Useful Evolution

Posted on Saturday 3 June 2006

Cheers for a great recommendation from Tom Igoe for Henry Petroski’s great book,The Evolution of Useful Things. Usually we don’t consider the number of steps that a great “invention” takes on its way to an optimal form. Petroski does a nice job of breaking down seemingly simple objects like the paperclip and demonstrate the confluence of conditions and contributions that allow for a really great design to mature.

The old adage “neccessity is the mother of invention” might as well be changed to neccessity is the mother of refinements. Ureka moments don’t really happen as much as the gradual variations on a theme, worked on in paralell by designers and inventors from all around the world.

As interesting as the thought process of the individuals is the state of manufacturing that leads to certain improvements. It is as much as what the technology suggests to the inventor as the other way ’round.

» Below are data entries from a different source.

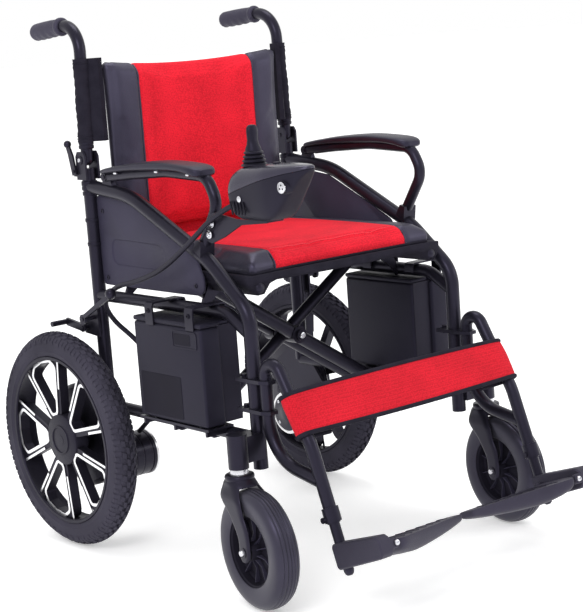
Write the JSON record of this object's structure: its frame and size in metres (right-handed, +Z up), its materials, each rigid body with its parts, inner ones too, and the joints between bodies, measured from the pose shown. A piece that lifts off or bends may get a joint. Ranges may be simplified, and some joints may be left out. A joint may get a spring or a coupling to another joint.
{
  "type": "folding power wheelchair",
  "caption": "Folding power wheelchair with cross-braced side frames, padded seat and back, joystick controller, hub-side drive wheels, casters and footrests",
  "frame": {"origin": "on the floor, under the middle of the chair's box", "axes": "+Z up, front towards -Y, the user's right side at -X"},
  "size_m": [0.6629, 1.0029, 0.9772],
  "materials": {
    "frame_paint": "satin charcoal powder coat",
    "tyre_rubber": "matt block tread",
    "caster_rubber": "satin",
    "rim_plastic": "satin with bright machined edges",
    "black_plastic": "fine grain",
    "case_plastic": "fine grain",
    "battery_block": "smooth",
    "grip_rubber": "ribbed",
    "pad_foam": "moulded grain",
    "red_mesh": "air mesh",
    "black_leatherette": "fine grain",
    "motor_steel": "cast, black barrel with bright ring",
    "bright_steel": "zinc",
    "cable_rubber": "smooth"
  },
  "bodies": {
    "right_frame": {"front_tube_right": "frame_paint", "rear_frame_right": "frame_paint", "battery_rail_right": "frame_paint", "hanger_right": "frame_paint", "side_panel_right": "black_plastic", "battery_case_right": "case_plastic", "battery_right": "battery_block", "gearbox_right": "motor_steel", "motor_right": "motor_steel", "controller_cable": "cable_rubber", "calf_strap": "red_mesh"},
    "brace_arm_a": {"cross_arm_a": "frame_paint", "cross_bolt": "bright_steel", "seat_cushion": "red_mesh"},
    "brace_arm_b": {"cross_arm_b": "frame_paint"},
    "left_frame": {"front_tube_left": "frame_paint", "rear_frame_left": "frame_paint", "battery_rail_left": "frame_paint", "hanger_left": "frame_paint", "side_panel_left": "black_plastic", "battery_case_left": "case_plastic", "battery_left": "battery_block", "gearbox_left": "motor_steel", "motor_left": "motor_steel"},
    "drive_wheel_right": {"drive_rim_right": "rim_plastic", "drive_tyre_right": "tyre_rubber"},
    "caster_swivel_right": {"caster_fork_right": "frame_paint"},
    "caster_wheel_right": {"caster_hub_right": "rim_plastic", "caster_tyre_right": "caster_rubber"},
    "armrest_right": {"arm_tube_right": "frame_paint", "arm_pad_right": "pad_foam", "controller_bracket": "frame_paint", "controller_upper_shell": "black_plastic", "controller_lower_shell": "black_plastic", "charge_socket": "bright_steel"},
    "footrest_right": {"foot_tube_right": "frame_paint"},
    "flip_plate_right": {"footplate_right": "black_plastic"},
    "lock_handle_right": {"lock_lever_right": "frame_paint"},
    "lock_arm_right": {"lock_shoe_right": "frame_paint"},
    "backrest_right": {"back_cane_right": "frame_paint", "grip_right": "grip_rubber", "back_cushion": "red_mesh"},
    "release_right": {"cane_release_right": "frame_paint"},
    "drive_wheel_left": {"drive_rim_left": "rim_plastic", "drive_tyre_left": "tyre_rubber"},
    "caster_swivel_left": {"caster_fork_left": "frame_paint"},
    "caster_wheel_left": {"caster_hub_left": "rim_plastic", "caster_tyre_left": "caster_rubber"},
    "armrest_left": {"arm_tube_left": "frame_paint", "arm_pad_left": "pad_foam"},
    "footrest_left": {"foot_tube_left": "frame_paint"},
    "flip_plate_left": {"footplate_left": "black_plastic"},
    "lock_handle_left": {"lock_lever_left": "frame_paint"},
    "lock_arm_left": {"lock_shoe_left": "frame_paint"},
    "backrest_left": {"back_cane_left": "frame_paint", "grip_left": "grip_rubber"},
    "release_left": {"cane_release_left": "frame_paint"},
    "gimbal": {"joystick_gimbal": "bright_steel"},
    "stick": {"joystick": "black_plastic"},
    "button": {"power_button": "black_plastic"}
  },
  "joints": [
    {"name": "fold", "type": "hinge", "parent": "right_frame", "child": "brace_arm_a", "pos_m": [-0.203, 0.008, 0.25], "axis": [0, -1, 0], "range_deg": [0, 35.5], "deforming": ["seat_cushion", "back_cushion", "calf_strap"]},
    {"name": "brace_cross", "type": "hinge", "parent": "brace_arm_a", "child": "brace_arm_b", "pos_m": [0, 0.008, 0.38079], "axis": [0, -1, 0], "range_deg": [-71, 0]},
    {"name": "brace_foot_left", "type": "hinge", "parent": "brace_arm_b", "child": "left_frame", "pos_m": [0.203, 0.008, 0.25], "axis": [0, -1, 0], "range_deg": [0, 35.5]},
    {"name": "drive_wheel_right_spin", "type": "hinge", "parent": "right_frame", "child": "drive_wheel_right", "pos_m": [-0.298, 0.304, 0.203], "axis": [1, 0, 0], "continuous": true},
    {"name": "caster_right_swivel", "type": "hinge", "parent": "right_frame", "child": "caster_swivel_right", "pos_m": [-0.293, -0.208, 0.24], "axis": [0, 0, 1], "continuous": true},
    {"name": "caster_right_spin", "type": "hinge", "parent": "caster_swivel_right", "child": "caster_wheel_right", "pos_m": [-0.29916, -0.25359, 0.1], "axis": [0.991, -0.134, 0], "continuous": true},
    {"name": "armrest_right_flip", "type": "hinge", "parent": "right_frame", "child": "armrest_right", "pos_m": [-0.236, 0.186, 0.69], "axis": [-1, 0, 0], "range_deg": [0, 90], "deforming": ["controller_cable"]},
    {"name": "footrest_right_height", "type": "slide", "parent": "right_frame", "child": "footrest_right", "axis": [0, -0.3373, -0.9414], "range_m": [-0.024, 0.03]},
    {"name": "footplate_right_flip", "type": "hinge", "parent": "footrest_right", "child": "flip_plate_right", "pos_m": [-0.215, -0.38888, 0.10011], "axis": [0, -0.9414, 0.3373], "range_deg": [0, 88.75]},
    {"name": "lock_lever_right_turn", "type": "hinge", "parent": "right_frame", "child": "lock_handle_right", "pos_m": [-0.281, 0.242, 0.432], "axis": [1, 0, 0], "range_deg": [0, 40]},
    {"name": "lock_shoe_right_press", "type": "hinge", "parent": "right_frame", "child": "lock_arm_right", "pos_m": [-0.267, 0.266, 0.412], "axis": [-1, 0, 0], "range_deg": [0, 5.5]},
    {"name": "back_fold_right", "type": "hinge", "parent": "right_frame", "child": "backrest_right", "pos_m": [-0.236, 0.249, 0.72], "axis": [-1, 0, 0], "range_deg": [0, 90]},
    {"name": "cane_release_right_pull", "type": "hinge", "parent": "right_frame", "child": "release_right", "pos_m": [-0.255, 0.266, 0.7], "axis": [-1, 0, 0], "range_deg": [0, 16], "stiffness_Nm_per_rad": 1},
    {"name": "drive_wheel_left_spin", "type": "hinge", "parent": "left_frame", "child": "drive_wheel_left", "pos_m": [0.298, 0.304, 0.203], "axis": [1, 0, 0], "continuous": true},
    {"name": "caster_left_swivel", "type": "hinge", "parent": "left_frame", "child": "caster_swivel_left", "pos_m": [0.293, -0.208, 0.24], "axis": [0, 0, 1], "continuous": true},
    {"name": "caster_left_spin", "type": "hinge", "parent": "caster_swivel_left", "child": "caster_wheel_left", "pos_m": [0.28684, -0.25359, 0.1], "axis": [0.991, -0.134, 0], "continuous": true},
    {"name": "armrest_left_flip", "type": "hinge", "parent": "left_frame", "child": "armrest_left", "pos_m": [0.236, 0.186, 0.69], "axis": [-1, 0, 0], "range_deg": [0, 90]},
    {"name": "footrest_left_height", "type": "slide", "parent": "left_frame", "child": "footrest_left", "axis": [0, -0.3373, -0.9414], "range_m": [-0.024, 0.03]},
    {"name": "footplate_left_flip", "type": "hinge", "parent": "footrest_left", "child": "flip_plate_left", "pos_m": [0.215, -0.38888, 0.10011], "axis": [0, 0.9414, -0.3373], "range_deg": [0, 88.75]},
    {"name": "lock_lever_left_turn", "type": "hinge", "parent": "left_frame", "child": "lock_handle_left", "pos_m": [0.281, 0.242, 0.432], "axis": [1, 0, 0], "range_deg": [0, 40]},
    {"name": "lock_shoe_left_press", "type": "hinge", "parent": "left_frame", "child": "lock_arm_left", "pos_m": [0.267, 0.266, 0.412], "axis": [-1, 0, 0], "range_deg": [0, 5.5]},
    {"name": "back_fold_left", "type": "hinge", "parent": "left_frame", "child": "backrest_left", "pos_m": [0.236, 0.249, 0.72], "axis": [-1, 0, 0], "range_deg": [0, 90]},
    {"name": "cane_release_left_pull", "type": "hinge", "parent": "left_frame", "child": "release_left", "pos_m": [0.255, 0.266, 0.7], "axis": [-1, 0, 0], "range_deg": [0, 16], "stiffness_Nm_per_rad": 1},
    {"name": "stick_side_tilt", "type": "hinge", "parent": "armrest_right", "child": "gimbal", "pos_m": [-0.236, -0.237, 0.708], "axis": [1, 0, 0], "range_deg": [-16, 16], "stiffness_Nm_per_rad": 0.2},
    {"name": "stick_fore_tilt", "type": "hinge", "parent": "gimbal", "child": "stick", "pos_m": [-0.236, -0.237, 0.708], "axis": [0, 1, 0], "range_deg": [-16, 16], "stiffness_Nm_per_rad": 0.2},
    {"name": "power_button_press", "type": "slide", "parent": "armrest_right", "child": "button", "axis": [0, 0, -1], "range_m": [0, 0.0014], "stiffness_N_per_m": 600}
  ],
  "couplings": [
    {"joint": "brace_cross", "follows": "fold", "ratio": -2},
    {"joint": "brace_foot_left", "follows": "fold", "ratio": 1},
    {"joint": "footplate_right_flip", "follows": "fold", "ratio": 2.5},
    {"joint": "lock_shoe_right_press", "follows": "lock_lever_right_turn", "ratio": 0.1375},
    {"joint": "footplate_left_flip", "follows": "fold", "ratio": 2.5},
    {"joint": "lock_shoe_left_press", "follows": "lock_lever_left_turn", "ratio": 0.1375},
    {"joint": "back_fold_left", "follows": "back_fold_right", "ratio": 1}
  ]
}
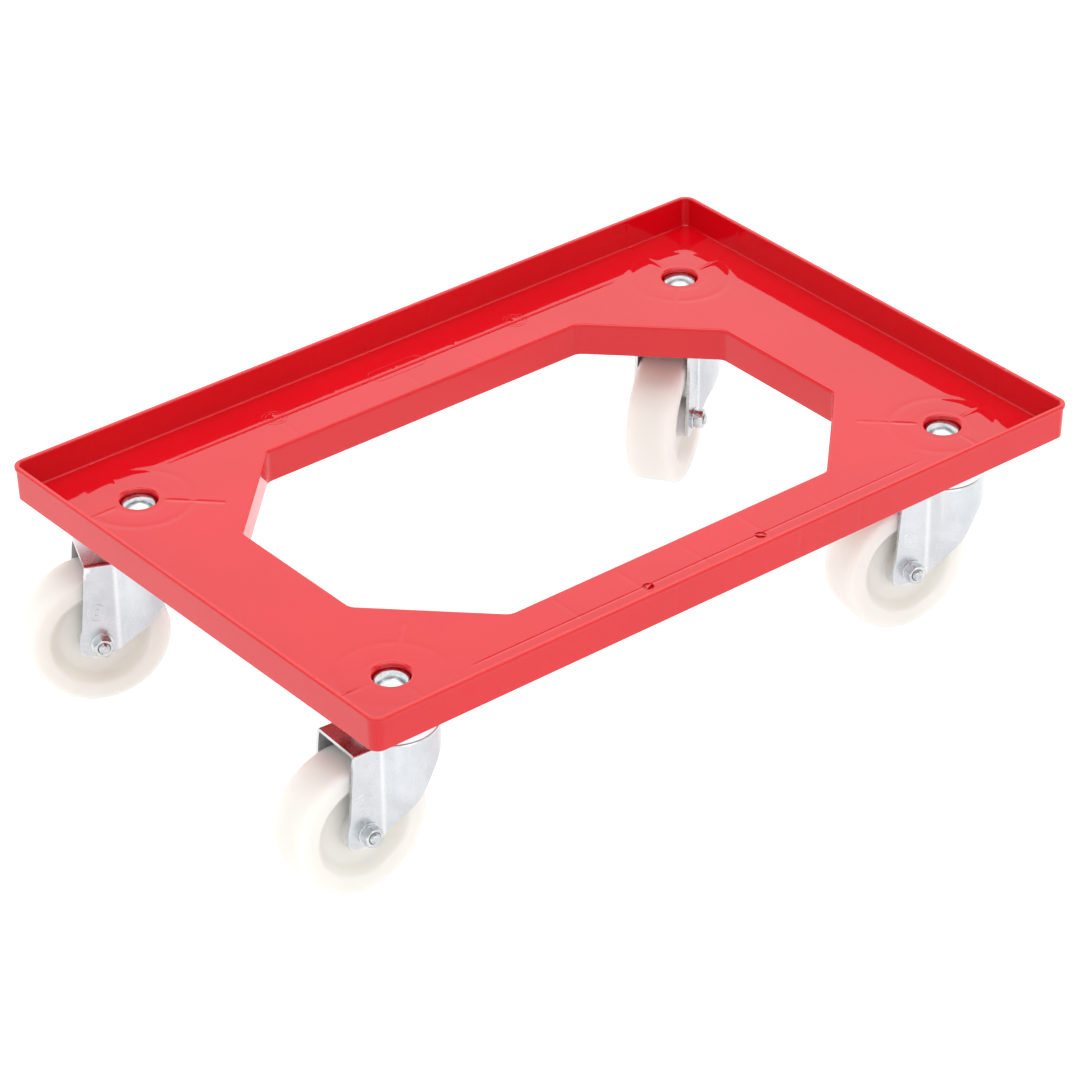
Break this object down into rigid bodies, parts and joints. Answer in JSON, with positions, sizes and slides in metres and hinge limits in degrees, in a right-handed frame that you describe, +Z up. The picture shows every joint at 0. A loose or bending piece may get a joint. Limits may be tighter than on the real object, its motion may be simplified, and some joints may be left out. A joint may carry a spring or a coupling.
{
  "type": "platform trolley",
  "caption": "Low platform trolley: a rectangular tray with a raised rim and a large eight-sided opening, on swivel castors bolted near its corners.",
  "frame": {"origin": "on the floor under the middle of the tray", "axes": "+X along the tray's long side, +Y along its short side, +Z up"},
  "size_m": [0.6349, 0.41, 0.17],
  "materials": {
    "red_plastic": "glossy moulded",
    "nylon": "satin, slightly translucent",
    "zinc_plate": "bright zinc plated",
    "bolt_steel": "zinc plated",
    "ball_steel": "polished and greased"
  },
  "bodies": {
    "tray_body": {"tray": "red_plastic", "castor_bolts": "bolt_steel", "castor_bolt_washers": "zinc_plate", "castor_bolt_nuts": "bolt_steel", "swivel_cap_front_left": "zinc_plate", "upper_balls_front_left": "ball_steel", "lower_balls_front_left": "ball_steel", "lower_cup_front_left": "zinc_plate", "kingpin_front_left": "bolt_steel", "swivel_cap_front_right": "zinc_plate", "upper_balls_front_right": "ball_steel", "lower_balls_front_right": "ball_steel", "lower_cup_front_right": "zinc_plate", "kingpin_front_right": "bolt_steel", "swivel_cap_rear_left": "zinc_plate", "upper_balls_rear_left": "ball_steel", "lower_balls_rear_left": "ball_steel", "lower_cup_rear_left": "zinc_plate", "kingpin_rear_left": "bolt_steel", "swivel_cap_rear_right": "zinc_plate", "upper_balls_rear_right": "ball_steel", "lower_balls_rear_right": "ball_steel", "lower_cup_rear_right": "zinc_plate", "kingpin_rear_right": "bolt_steel"},
    "fork_body_front_left": {"fork_front_left": "zinc_plate", "axle_tube_front_left": "bolt_steel", "axle_bolt_front_left": "bolt_steel", "axle_nut_front_left": "bolt_steel", "axle_washer_front_left": "zinc_plate"},
    "wheel_body_front_left": {"wheel_front_left": "nylon"},
    "fork_body_front_right": {"fork_front_right": "zinc_plate", "axle_tube_front_right": "bolt_steel", "axle_bolt_front_right": "bolt_steel", "axle_nut_front_right": "bolt_steel", "axle_washer_front_right": "zinc_plate"},
    "wheel_body_front_right": {"wheel_front_right": "nylon"},
    "fork_body_rear_left": {"fork_rear_left": "zinc_plate", "axle_tube_rear_left": "bolt_steel", "axle_bolt_rear_left": "bolt_steel", "axle_nut_rear_left": "bolt_steel", "axle_washer_rear_left": "zinc_plate"},
    "wheel_body_rear_left": {"wheel_rear_left": "nylon"},
    "fork_body_rear_right": {"fork_rear_right": "zinc_plate", "axle_tube_rear_right": "bolt_steel", "axle_bolt_rear_right": "bolt_steel", "axle_nut_rear_right": "bolt_steel", "axle_washer_rear_right": "zinc_plate"},
    "wheel_body_rear_right": {"wheel_rear_right": "nylon"}
  },
  "joints": [
    {"name": "swivel_front_left", "type": "hinge", "parent": "tray_body", "child": "fork_body_front_left", "pos_m": [-0.2433, -0.1413, 0.113], "axis": [0, 0, 1], "continuous": true},
    {"name": "spin_front_left", "type": "hinge", "parent": "fork_body_front_left", "child": "wheel_body_front_left", "pos_m": [-0.27924, -0.13923, 0.05], "axis": [-0.0576, -0.9983, 0], "continuous": true},
    {"name": "swivel_front_right", "type": "hinge", "parent": "tray_body", "child": "fork_body_front_right", "pos_m": [0.2433, -0.1413, 0.113], "axis": [0, 0, 1], "continuous": true},
    {"name": "spin_front_right", "type": "hinge", "parent": "fork_body_front_right", "child": "wheel_body_front_right", "pos_m": [0.20789, -0.1348, 0.05], "axis": [-0.1805, -0.9836, 0], "continuous": true},
    {"name": "swivel_rear_left", "type": "hinge", "parent": "tray_body", "child": "fork_body_rear_left", "pos_m": [-0.2433, 0.1413, 0.113], "axis": [0, 0, 1], "continuous": true},
    {"name": "spin_rear_left", "type": "hinge", "parent": "fork_body_rear_left", "child": "wheel_body_rear_left", "pos_m": [-0.27649, 0.15525, 0.05], "axis": [-0.3875, -0.9219, 0], "continuous": true},
    {"name": "swivel_rear_right", "type": "hinge", "parent": "tray_body", "child": "fork_body_rear_right", "pos_m": [0.2433, 0.1413, 0.113], "axis": [0, 0, 1], "continuous": true},
    {"name": "spin_rear_right", "type": "hinge", "parent": "fork_body_rear_right", "child": "wheel_body_rear_right", "pos_m": [0.21331, 0.12138, 0.05], "axis": [0.5534, -0.8329, 0], "continuous": true}
  ]
}
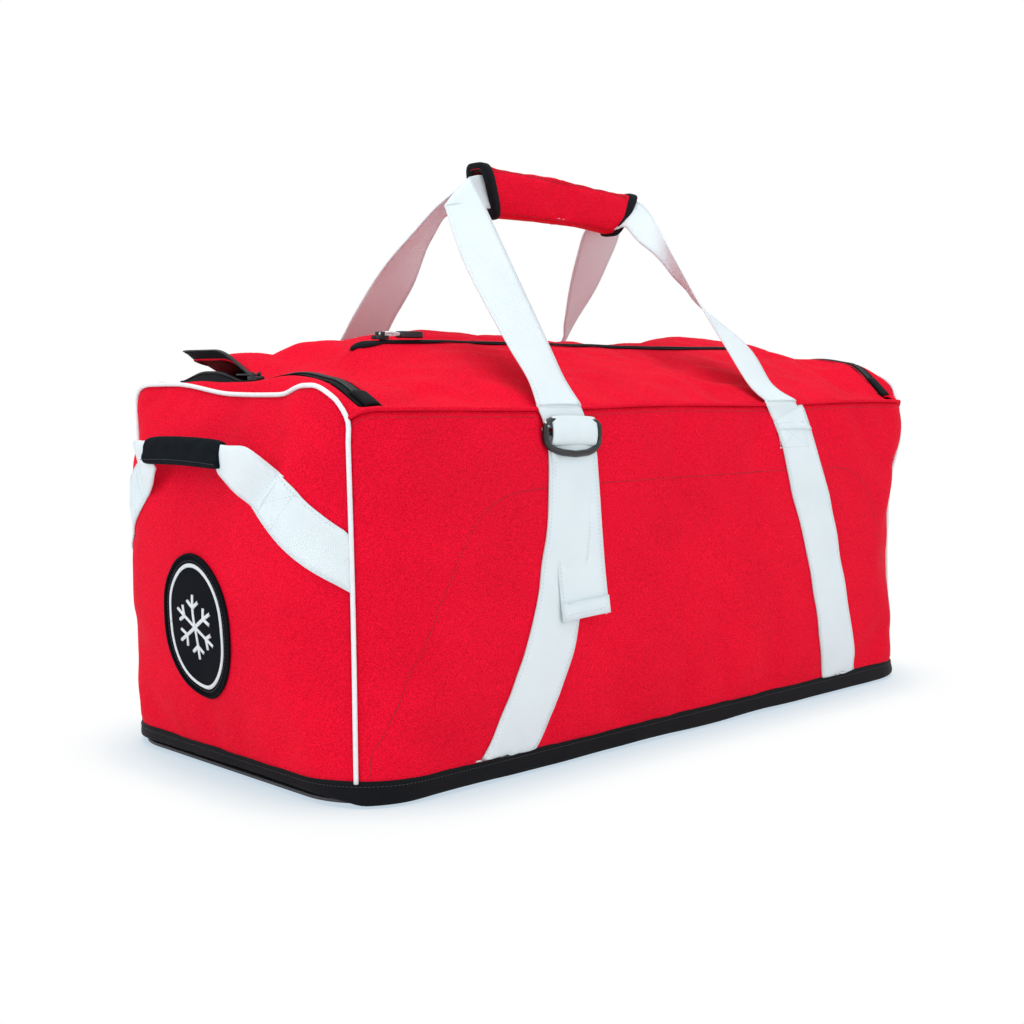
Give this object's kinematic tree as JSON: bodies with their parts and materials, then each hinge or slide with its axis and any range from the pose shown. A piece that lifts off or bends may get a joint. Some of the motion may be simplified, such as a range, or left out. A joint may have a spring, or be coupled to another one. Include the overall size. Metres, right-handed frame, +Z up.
{
  "type": "hockey equipment bag",
  "caption": "Soft rectangular equipment bag standing on its base, with a zipped lid, wide carry loops joined by a padded wrap, and a webbing handle on each end.",
  "frame": {"origin": "middle of the underside of the base, on the surface the bag stands on", "axes": "+Z up; +X along the bag to the end without the badge; -Y is the long side the lid is hinged on"},
  "size_m": [1.0514, 0.4403, 0.63],
  "materials": {
    "red_polyester": "heavy heathered polyester, matt",
    "black_polyester": "coated polyester, matt",
    "white_webbing": "woven webbing with a faint sheen",
    "white_piping": "cloth-covered cord, matt",
    "black_plastic": "moulded, satin",
    "black_zip_coil": "nylon coil, satin",
    "black_zip_tape": "woven polyester tape, matt",
    "stiffener_board": "extruded sheet, matt",
    "black_mesh": "knitted mesh, matt",
    "badge_black": "moulded patch, matt",
    "badge_white": "moulded patch, matt",
    "black_binding": "folded tape, matt",
    "black_grip": "ribbed neoprene sleeve, matt",
    "black_metal": "black enamel, satin",
    "white_cord": "braided cord, matt",
    "black_rubber": "moulded, matt"
  },
  "bodies": {
    "shell": {"base_panel": "black_polyester", "base_board": "stiffener_board", "front_panel": "red_polyester", "rear_panel": "red_polyester", "left_end_panel": "red_polyester", "right_end_panel": "red_polyester", "left_top_border": "red_polyester", "right_top_border": "red_polyester", "rear_top_border": "red_polyester", "left_piping": "white_piping", "right_piping": "white_piping", "front_seam_cord": "red_polyester", "rear_seam_cord": "red_polyester", "body_zip_tape": "black_zip_tape", "body_zip_coil": "black_zip_coil", "left_zip_patch": "black_zip_tape", "right_zip_patch": "black_zip_tape", "inner_pocket": "black_mesh", "inner_pocket_zip": "black_zip_tape", "front_left_strap": "white_webbing", "front_right_strap": "white_webbing", "rear_left_strap": "white_webbing", "rear_right_strap": "white_webbing", "strap_adjuster": "black_plastic", "adjuster_keeper": "white_webbing", "left_handle_front_anchor": "white_webbing", "left_handle_rear_anchor": "white_webbing", "right_handle_front_anchor": "white_webbing", "right_handle_rear_anchor": "white_webbing", "badge_patch": "badge_black", "badge_ring": "badge_white", "badge_snowflake": "badge_white"},
    "lid": {"lid_panel": "red_polyester", "lid_zip_tape": "black_zip_tape", "lid_zip_coil": "black_zip_coil", "lid_pocket_liner": "black_mesh", "pocket_zip_tape": "black_zip_tape", "pocket_zip_coil": "black_zip_coil"},
    "front_carry_loop": {"front_loop_webbing": "white_webbing", "handle_wrap": "red_polyester", "wrap_left_binding": "black_binding", "wrap_right_binding": "black_binding"},
    "rear_carry_loop": {"rear_loop_webbing": "white_webbing"},
    "left_handle": {"left_handle_loop": "white_webbing", "left_handle_grip": "black_grip"},
    "right_handle": {"right_handle_loop": "white_webbing", "right_handle_grip": "black_grip"},
    "strap_tail": {"strap_tail": "white_webbing"},
    "side_zip_slider": {"side_zip_slider": "black_metal"},
    "side_zip_pull": {"side_zip_pull": "black_metal"},
    "rear_zip_slider": {"rear_zip_slider": "black_metal"},
    "rear_zip_pull": {"rear_zip_pull": "black_metal"},
    "pocket_zip_slider": {"pocket_zip_slider": "black_metal"},
    "pocket_zip_pull": {"pocket_pull_loop": "white_cord", "pocket_pull_tab": "black_rubber"}
  },
  "joints": [
    {"name": "lid_hinge", "type": "hinge", "parent": "shell", "child": "lid", "pos_m": [0, -0.2105, 0.3645], "axis": [1, 0, 0], "range_deg": [0, 100], "deforming": ["handle_wrap", "wrap_left_binding", "wrap_right_binding"]},
    {"name": "front_loop_swing", "type": "hinge", "parent": "lid", "child": "front_carry_loop", "pos_m": [0, -0.2105, 0.3645], "axis": [1, 0, 0], "range_deg": [0, 50]},
    {"name": "rear_loop_swing", "type": "hinge", "parent": "shell", "child": "rear_carry_loop", "pos_m": [0, 0.2105, 0.3645], "axis": [-1, 0, 0], "range_deg": [0, 161]},
    {"name": "left_handle_swing", "type": "hinge", "parent": "shell", "child": "left_handle", "pos_m": [-0.474, 0, 0.285], "axis": [0, -1, 0], "range_deg": [-18, 100]},
    {"name": "right_handle_swing", "type": "hinge", "parent": "shell", "child": "right_handle", "pos_m": [0.474, 0, 0.285], "axis": [0, 1, 0], "range_deg": [-18, 100]},
    {"name": "strap_tail_swing", "type": "hinge", "parent": "shell", "child": "strap_tail", "pos_m": [-0.191, -0.2233, 0.325], "axis": [-1, 0, 0], "range_deg": [0, 80]},
    {"name": "side_zip_slide", "type": "slide", "parent": "shell", "child": "side_zip_slider", "axis": [0, 1, 0], "range_m": [-0.115, 0.1]},
    {"name": "side_zip_pull_turn", "type": "hinge", "parent": "side_zip_slider", "child": "side_zip_pull", "pos_m": [-0.4328, -0.012, 0.3954], "axis": [1, 0, 0], "range_deg": [0, 165]},
    {"name": "rear_zip_slide", "type": "slide", "parent": "shell", "child": "rear_zip_slider", "axis": [1, 0, 0], "range_m": [-0.07, 0.64]},
    {"name": "rear_zip_pull_turn", "type": "hinge", "parent": "rear_zip_slider", "child": "rear_zip_pull", "pos_m": [-0.3, 0.1648, 0.3954], "axis": [0, -1, 0], "range_deg": [0, 165]},
    {"name": "pocket_zip_slide", "type": "slide", "parent": "lid", "child": "pocket_zip_slider", "axis": [1, 0, 0], "range_m": [-0.029, 0.563]},
    {"name": "pocket_pull_turn", "type": "hinge", "parent": "pocket_zip_slider", "child": "pocket_zip_pull", "pos_m": [-0.305, -0.048, 0.4371], "axis": [0, -1, 0], "range_deg": [0, 165]}
  ],
  "couplings": [
    {"joint": "rear_loop_swing", "follows": "lid_hinge", "ratio": 1.6}
  ]
}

The Evolution of Useful things is facinating because of the number of surprises to the process I imaged that I knew. The freshness by which the book puts this process in perspective is the value in between its pages. I highly recommend this book as a nice primer to thinking about your own design and innovation processes.

In the case of design evolution we have alot to learn by looking back.

I am halfway through the book and I will probably reference more later. My favorite catch phrase by the author is the term “artifactual icon” in reference to the form of the “Gem” paperclip.